Nach einer alten Hollywoodregel müssen bewährte Handlungsmuster von Zeit zu Zeit auf ihre Gültigkeit geprüft werden. Haben die Studios dabei Glück, dann wird das eine Musical nach jahrelanger Pause oder der eine Western, mit dem niemand gerade rechnet, plötzlich ein Erfolg. Hier ist es ein Mainstream-tauglicher Exorzismusfilm mit einem Star in der Hauptrolle, wie das eben mal so üblich war – als Max von Sydow in William Friedkins „Der Exorzist“ spielte oder Gregory Peck in „Das Omen“. Hartgesottene Genrefans betrachten soviel Aufwand meist mit Sorge; schon die FSK-Freigabe „ab 16“ lässt wenig Extremes dabei erwarten. Es ist aber auch nichts Gediegen-Klassisches dabei herausgekommen.

Gemächlich werden in der ersten Hälfte die Hauptfiguren wie markige Serienhelden aufgebaut, wovon man sich bei Sony Pictures vermutlich erhofft, dass sie für ein ganzes „Franchise“ reichen. Dazu gesellt sich Gaststar Franco Nero als Papst, der entgegen der Skepsis jüngerer Kleriker seine schützende Hand über die umstrittenen Teufelsaustreiber hält. Der zentrale Spielort, das spanische Kastell, wirkt mit seiner lächerlichen Foltergruft wie eine Fernsehkulisse der „Addams Family“.

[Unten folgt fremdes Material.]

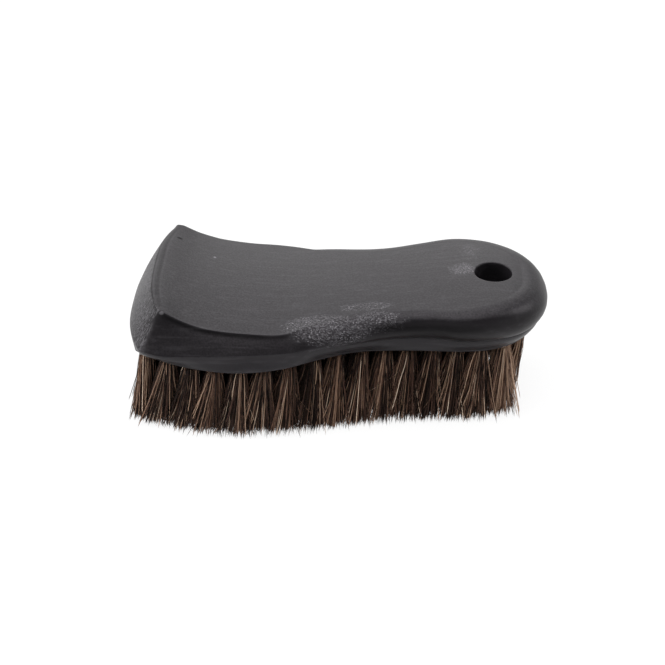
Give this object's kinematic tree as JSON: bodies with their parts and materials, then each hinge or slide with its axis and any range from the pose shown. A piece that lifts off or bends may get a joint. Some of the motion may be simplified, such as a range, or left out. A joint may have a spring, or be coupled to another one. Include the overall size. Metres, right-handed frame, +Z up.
{
  "type": "upholstery brush",
  "caption": "Hand-sized upholstery brush: a moulded plastic grip with a square nose, round tail and hanging hole, over a block set with tufts of dark horsehair.",
  "frame": {"origin": "centre of the brush's box in X and Y, on the surface that the hair tips stand on", "axes": "+X along the brush from its square nose to its round tail, +Y across it, +Z up from the hair tips to the grip"},
  "size_m": [0.1647, 0.0832, 0.0545],
  "materials": {
    "grip_moulding": "black, fine moulded grain, lightly scuffed",
    "tuft_block": "black, fine moulded grain",
    "horsehair": "natural horsehair, black to dark brown, soft sheen"
  },
  "bodies": {
    "root": {"grip_moulding": "grip_moulding", "tuft_block": "tuft_block", "tuft_column_01": "horsehair", "tuft_column_02": "horsehair", "tuft_column_03": "horsehair", "tuft_column_04": "horsehair", "tuft_column_05": "horsehair", "tuft_column_06": "horsehair", "tuft_column_07": "horsehair", "tuft_column_08": "horsehair", "tuft_column_09": "horsehair", "tuft_column_10": "horsehair", "tuft_column_11": "horsehair", "tuft_column_12": "horsehair", "tuft_column_13": "horsehair", "tuft_column_14": "horsehair", "tuft_column_15_far": "horsehair", "tuft_column_15_near": "horsehair", "tuft_column_16_far": "horsehair", "tuft_column_16_near": "horsehair", "tuft_column_17": "horsehair"}
  },
  "joints": []
}
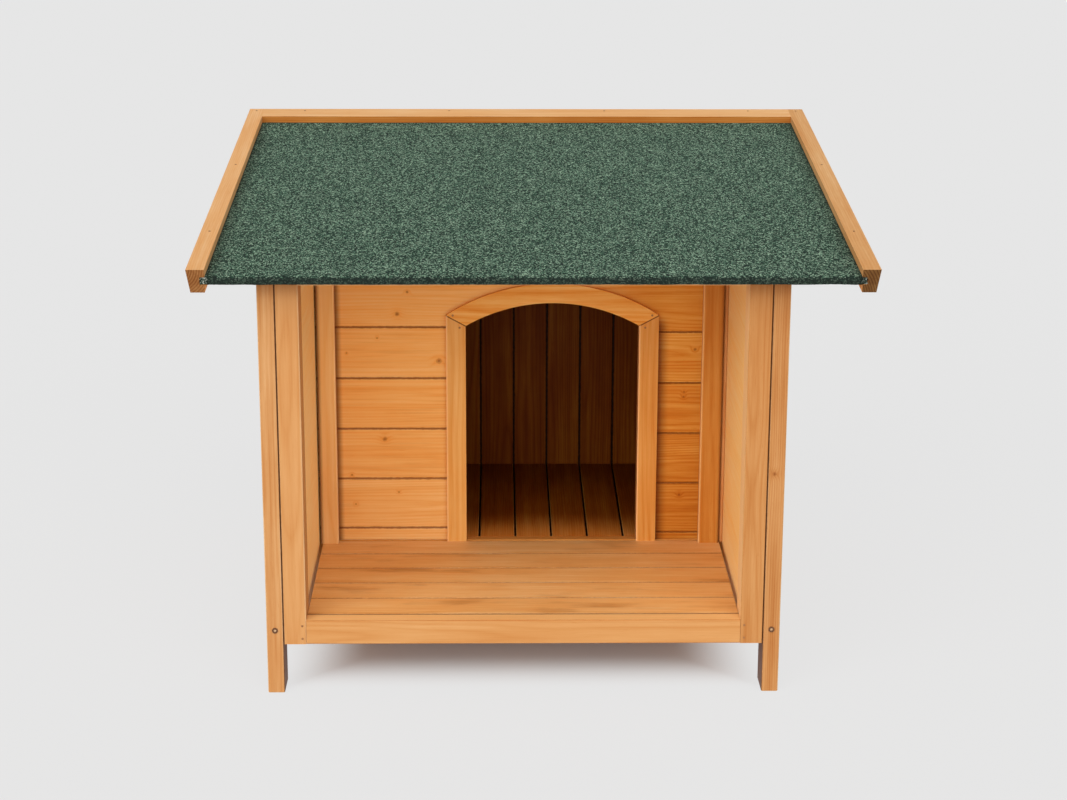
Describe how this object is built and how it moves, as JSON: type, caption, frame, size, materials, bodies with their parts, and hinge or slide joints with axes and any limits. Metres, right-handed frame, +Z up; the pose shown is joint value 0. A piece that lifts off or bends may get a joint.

Und das ausgedehnte Finale huldigt nur einem Geist, und das ist die selbstzweckhafte Computeranimation. Hier stellt sich dann doch noch die geflissentlich gemiedene Komik ein, wenigstens unfreiwillig. Wenn sich der Dämon einmal in eine kitschige Madonna verwandelt, ist das schon zum Lachen. Aber seien wir gewarnt. Wie Papst Johannes Paul II. einmal sagte: „Wer nicht an den Teufel glaubt, glaubt nicht an das Evangelium.“

The Pope’s Exorcist. USA 2023. Regie: Julius Avery. 103 Min.